A Canadian study has revealed that individuals who undergo weight loss surgery, or bariatric surgery might experience an increase in risk of self-harming behaviors during the 2 to 3 years following the surgery. The fact that self-harming behaviors are strong predictors of suicide makes this finding even more important.
Researchers conducting the study looked at over 8,800 individuals who had undergone bariatric surgery. Those people were monitored for three years prior to the surgery and then again for another three years after the surgery. The total number of cases of self-harm reported during the 3-year period before the operation was 62. On the other hand, the number of such cases reported in the three years following the surgery was 96. This difference marks an increase by 545. The researchers said that the most common form of self-harm attempted by the participants was overdosing on medications intentionally; it accounted for a total of 115 of the cases reported.
According to the researchers, as self-harm emergencies indicate that the concerned person is at high risk of attempting suicide, the findings of the study highlight the significance of getting patients undergoing bariatric surgery screened for self-harming behaviors.
The majority of the experts agree that the general health of obese individuals improves significantly after undergoing bariatric surgery, a procedure that involves reducing the size of the patient’s stomach.
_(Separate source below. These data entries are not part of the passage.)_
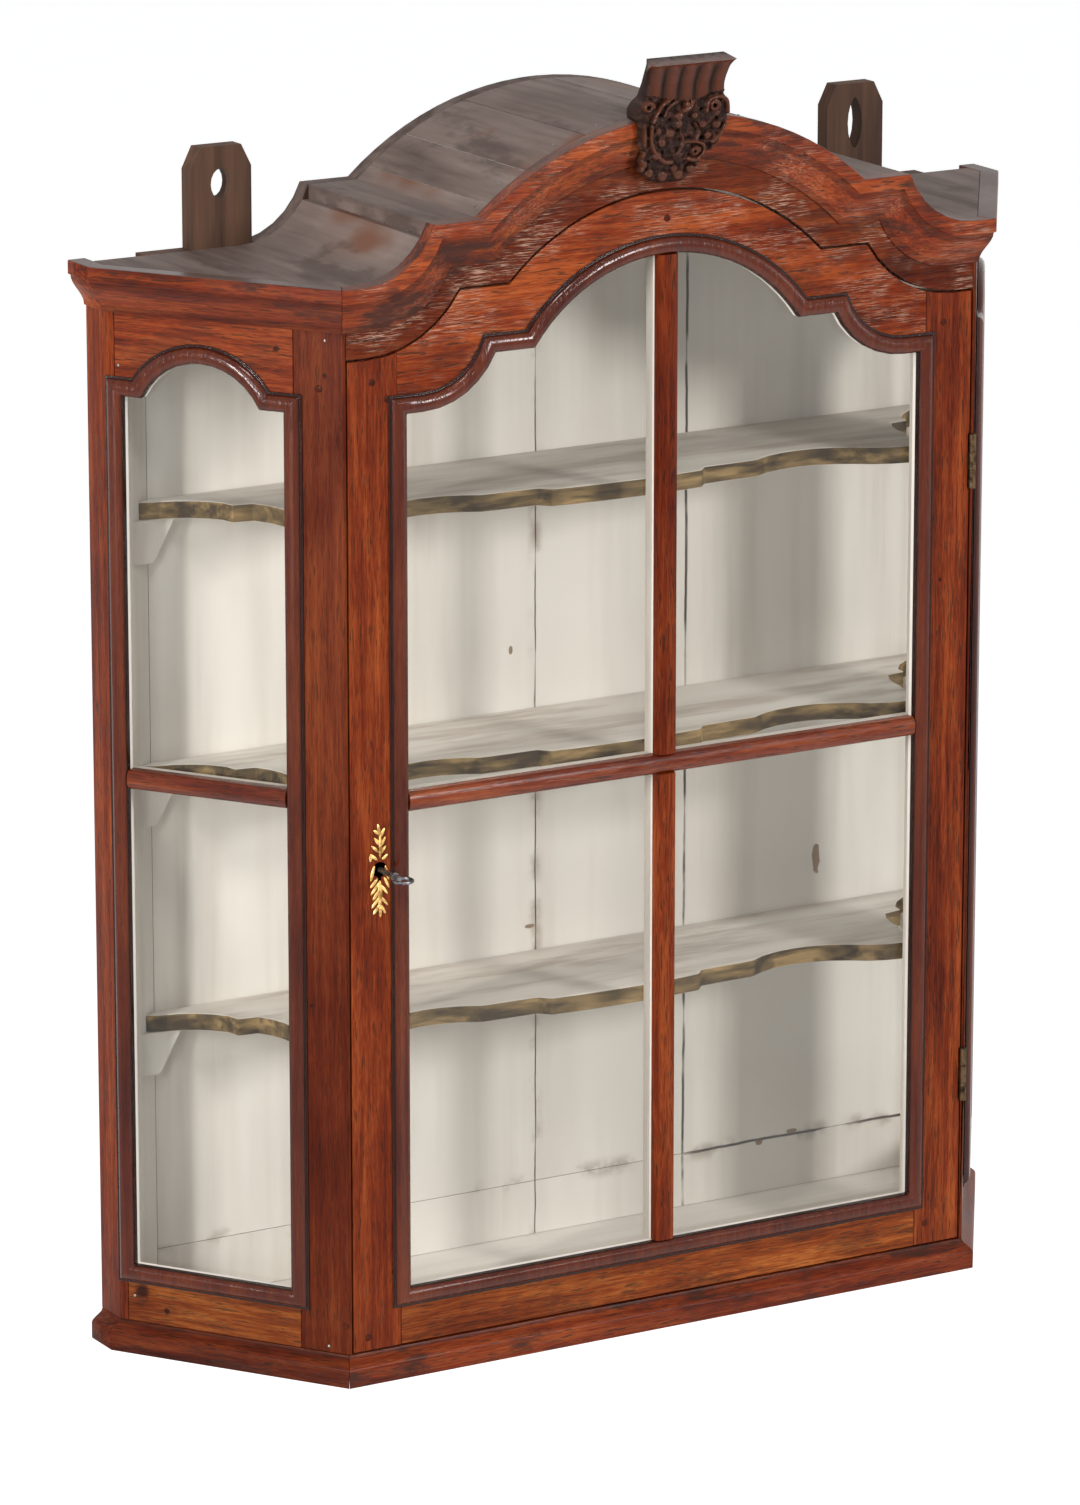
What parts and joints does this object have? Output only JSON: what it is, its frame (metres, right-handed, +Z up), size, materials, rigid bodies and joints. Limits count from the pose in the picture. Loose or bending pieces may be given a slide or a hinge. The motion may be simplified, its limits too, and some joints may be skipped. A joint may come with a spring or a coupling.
{
  "type": "wall display cabinet",
  "caption": "Hanging wall display cabinet in oak with canted glazed sides, an arched and stepped cornice with a carved crest, shaped shelves, and a hinged glazed door with lock and key.",
  "frame": {"origin": "on the wall, midway between the holes of the two hanging ears, on the back of the middle plank", "axes": "+X to the right as seen from the room, +Y into the wall, +Z up; the door faces -Y"},
  "size_m": [0.872, 0.258, 1.078],
  "materials": {
    "oak": "worn red-brown varnish",
    "dark_oak": "dark stained carving",
    "off_white_paint": "chalky off-white paint",
    "worn_shelf": "off-white paint worn to the wood at the edges",
    "weathered_roof": "bare, dusty and weathered",
    "glass": "clear old glass",
    "gilt_brass": "gilt, rubbed",
    "dark_iron": "dark and polished by use"
  },
  "bodies": {
    "case": {"base_front": "oak", "base_left": "oak", "base_right": "oak", "post_left": "oak", "post_right": "oak", "stile_left": "oak", "stile_right": "oak", "cant_top_left": "oak", "cant_top_right": "oak", "cant_foot_left": "oak", "cant_foot_right": "oak", "cant_bead_left": "oak", "cant_bead_right": "oak", "cant_bar_left": "oak", "cant_bar_right": "oak", "frieze": "oak", "cornice_front": "oak", "cornice_left": "oak", "cornice_right": "oak", "floor_board": "off_white_paint", "back_plank_left": "off_white_paint", "back_plank_middle": "off_white_paint", "back_plank_right": "off_white_paint", "back_rail": "off_white_paint", "shelf_lower": "worn_shelf", "shelf_middle": "worn_shelf", "shelf_upper": "worn_shelf", "roof_end_left": "weathered_roof", "roof_end_right": "weathered_roof", "roof_step_left": "weathered_roof", "roof_step_right": "weathered_roof", "roof_arch_1": "weathered_roof", "roof_arch_2": "weathered_roof", "roof_arch_3": "weathered_roof", "roof_arch_4": "weathered_roof", "roof_arch_5": "weathered_roof", "crest": "dark_oak", "cant_pane_lower_left": "glass", "cant_pane_upper_left": "glass", "cant_pane_lower_right": "glass", "cant_pane_upper_right": "glass", "hinge_lower_post_leaf": "gilt_brass", "hinge_upper_post_leaf": "gilt_brass"},
    "door": {"door_stile_left": "oak", "door_stile_right": "oak", "door_top_rail": "oak", "door_foot_rail": "oak", "door_bead": "oak", "door_bar_upright": "oak", "door_bar_level": "oak", "door_pane_lower_left": "glass", "door_pane_upper_left": "glass", "door_pane_lower_right": "glass", "door_pane_upper_right": "glass", "hinge_lower_door_leaf": "gilt_brass", "hinge_upper_door_leaf": "gilt_brass", "lock_case": "dark_iron", "escutcheon": "gilt_brass"},
    "key": {"key": "dark_iron"}
  },
  "joints": [
    {"name": "door_hinge", "type": "hinge", "parent": "case", "child": "door", "pos_m": [0.2972, -0.212, -0.524], "axis": [0, 0, 1], "range_deg": [0, 170]},
    {"name": "key_turn", "type": "hinge", "parent": "door", "child": "key", "pos_m": [-0.269, -0.21, -0.531], "axis": [0, -1, 0], "range_deg": [0, 180]}
  ]
}
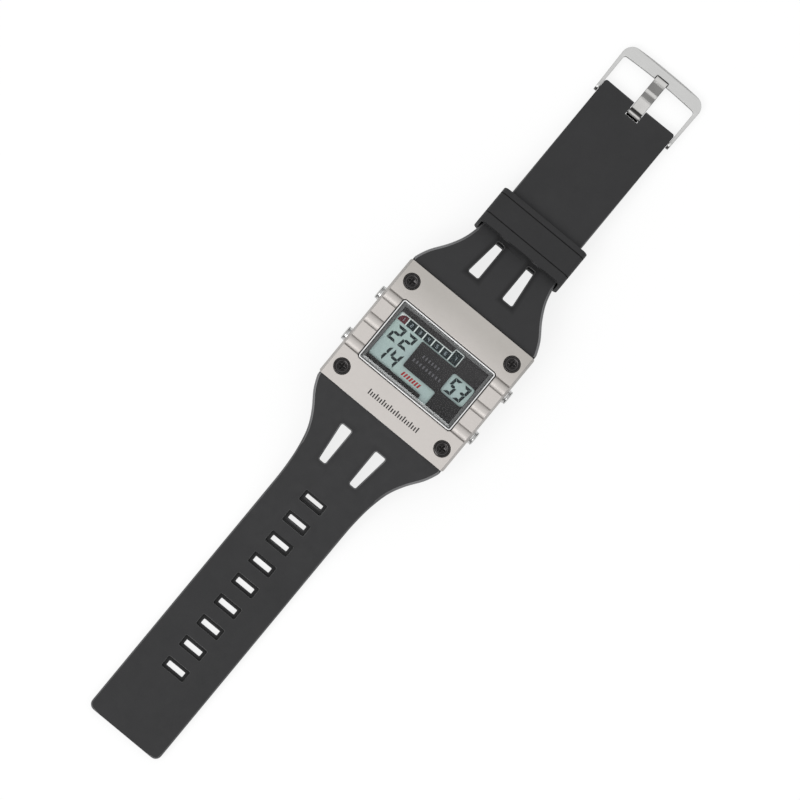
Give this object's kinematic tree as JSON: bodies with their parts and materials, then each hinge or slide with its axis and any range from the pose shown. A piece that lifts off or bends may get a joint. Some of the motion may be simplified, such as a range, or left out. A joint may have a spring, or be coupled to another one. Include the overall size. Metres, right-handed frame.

However, the researchers informed that this Canadian study is not the first to suggest that patients undergoing the weight loss surgery might experience an increase in their chances of causing self-harm.
The lead author of the new study Dr. Junaid Bhatti said that some previous studies also succeeded in gathering evidence of augmented suicide risk among patients undergoing bariatric surgery. Dr. Bhatti represents University of Toronto’s Sunnybrook Research Institute as an epidemiologist.
Here it must be mentioned that the new study by Dr. Bhatti is special as none of the previous studies followed patients for the period prior to the surgery to the period following the surgery. Those early studies instead of comparing the same group of people before and after surgery compared patients who underwent the surgery to those who didn’t.
By comparing the same group of people before and after surgery, the researchers of this new study could use the patients as their controls and managed to eliminate variables like personality differences and genetics. The entire study has been published in the medical journal JAMA Surgery.